# DATASET EXCERPT start
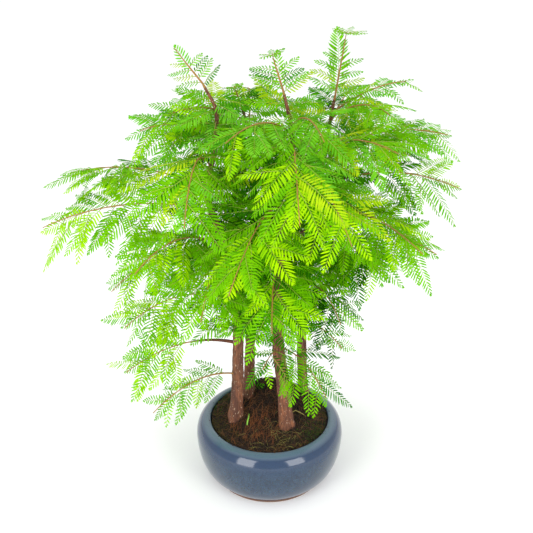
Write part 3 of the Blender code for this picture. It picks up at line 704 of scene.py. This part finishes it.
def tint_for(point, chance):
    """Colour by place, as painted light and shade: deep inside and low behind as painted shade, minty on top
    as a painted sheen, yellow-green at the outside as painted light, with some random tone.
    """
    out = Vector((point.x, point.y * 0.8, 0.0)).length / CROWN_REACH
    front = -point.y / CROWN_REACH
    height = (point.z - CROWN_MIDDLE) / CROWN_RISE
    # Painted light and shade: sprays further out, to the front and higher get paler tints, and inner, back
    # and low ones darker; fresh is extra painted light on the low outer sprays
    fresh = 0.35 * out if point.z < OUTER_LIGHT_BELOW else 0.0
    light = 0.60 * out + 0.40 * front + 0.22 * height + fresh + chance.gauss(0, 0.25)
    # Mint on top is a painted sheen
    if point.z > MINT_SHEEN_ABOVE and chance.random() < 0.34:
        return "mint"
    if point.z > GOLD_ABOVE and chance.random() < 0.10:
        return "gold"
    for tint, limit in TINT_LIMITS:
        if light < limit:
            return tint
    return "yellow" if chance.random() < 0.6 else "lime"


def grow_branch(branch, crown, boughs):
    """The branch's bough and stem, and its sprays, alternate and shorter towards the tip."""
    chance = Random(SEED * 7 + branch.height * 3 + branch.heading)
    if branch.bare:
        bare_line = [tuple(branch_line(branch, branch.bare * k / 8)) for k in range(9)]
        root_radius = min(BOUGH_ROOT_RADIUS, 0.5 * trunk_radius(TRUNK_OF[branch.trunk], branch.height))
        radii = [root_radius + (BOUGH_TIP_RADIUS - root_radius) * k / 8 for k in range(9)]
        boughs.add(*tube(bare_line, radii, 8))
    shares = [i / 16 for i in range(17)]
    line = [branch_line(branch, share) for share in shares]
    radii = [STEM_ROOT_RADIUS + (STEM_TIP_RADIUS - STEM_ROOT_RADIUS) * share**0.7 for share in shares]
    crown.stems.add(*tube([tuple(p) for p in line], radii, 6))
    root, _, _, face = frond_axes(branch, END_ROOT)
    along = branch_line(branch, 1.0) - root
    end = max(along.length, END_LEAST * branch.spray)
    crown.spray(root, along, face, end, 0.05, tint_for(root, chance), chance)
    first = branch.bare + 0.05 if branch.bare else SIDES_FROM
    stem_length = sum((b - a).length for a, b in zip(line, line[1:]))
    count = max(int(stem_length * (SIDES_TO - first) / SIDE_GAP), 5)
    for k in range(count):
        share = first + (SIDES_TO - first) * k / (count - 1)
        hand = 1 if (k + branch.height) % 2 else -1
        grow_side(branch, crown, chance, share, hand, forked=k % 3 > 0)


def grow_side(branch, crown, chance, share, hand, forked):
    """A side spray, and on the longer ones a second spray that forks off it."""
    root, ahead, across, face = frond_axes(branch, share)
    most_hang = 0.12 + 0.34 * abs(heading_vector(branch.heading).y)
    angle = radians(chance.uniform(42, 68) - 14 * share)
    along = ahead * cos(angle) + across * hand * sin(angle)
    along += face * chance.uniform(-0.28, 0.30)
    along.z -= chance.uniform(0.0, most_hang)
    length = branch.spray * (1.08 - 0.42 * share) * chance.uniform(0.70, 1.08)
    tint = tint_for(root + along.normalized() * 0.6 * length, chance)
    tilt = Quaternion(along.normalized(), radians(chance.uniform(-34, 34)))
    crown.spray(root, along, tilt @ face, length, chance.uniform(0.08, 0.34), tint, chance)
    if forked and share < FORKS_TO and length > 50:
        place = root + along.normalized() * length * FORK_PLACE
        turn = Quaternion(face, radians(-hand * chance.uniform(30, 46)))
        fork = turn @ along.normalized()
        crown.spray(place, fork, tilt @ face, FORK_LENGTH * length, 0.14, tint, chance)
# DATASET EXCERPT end
### TASK DETAILS
Everything from the first line above up to and including the line that contains "if chance.random() <" should be printed exactly; please print only that.

### RESULT FOR THIS TASK
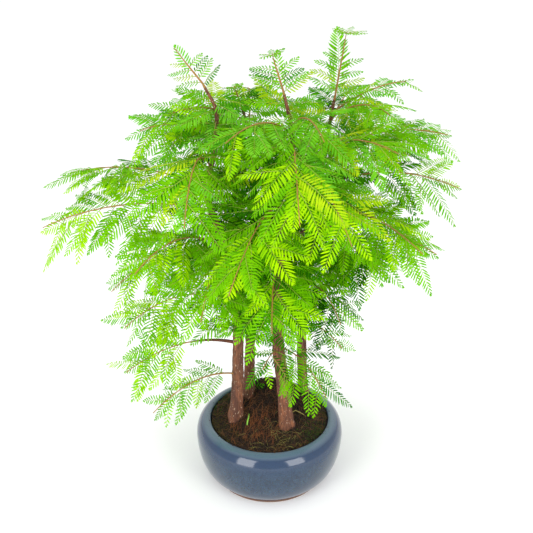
Write part 3 of the Blender code for this picture. It picks up at line 704 of scene.py. This part finishes it.
def tint_for(point, chance):
    """Colour by place, as painted light and shade: deep inside and low behind as painted shade, minty on top
    as a painted sheen, yellow-green at the outside as painted light, with some random tone.
    """
    out = Vector((point.x, point.y * 0.8, 0.0)).length / CROWN_REACH
    front = -point.y / CROWN_REACH
    height = (point.z - CROWN_MIDDLE) / CROWN_RISE
    # Painted light and shade: sprays further out, to the front and higher get paler tints, and inner, back
    # and low ones darker; fresh is extra painted light on the low outer sprays
    fresh = 0.35 * out if point.z < OUTER_LIGHT_BELOW else 0.0
    light = 0.60 * out + 0.40 * front + 0.22 * height + fresh + chance.gauss(0, 0.25)
    # Mint on top is a painted sheen
    if point.z > MINT_SHEEN_ABOVE and chance.random() < 0.34:
        return "mint"
    if point.z > GOLD_ABOVE and chance.random() < 0.10:
        return "gold"
    for tint, limit in TINT_LIMITS:
        if light < limit:
            return tint
    return "yellow" if chance.random() < 0.6 else "lime"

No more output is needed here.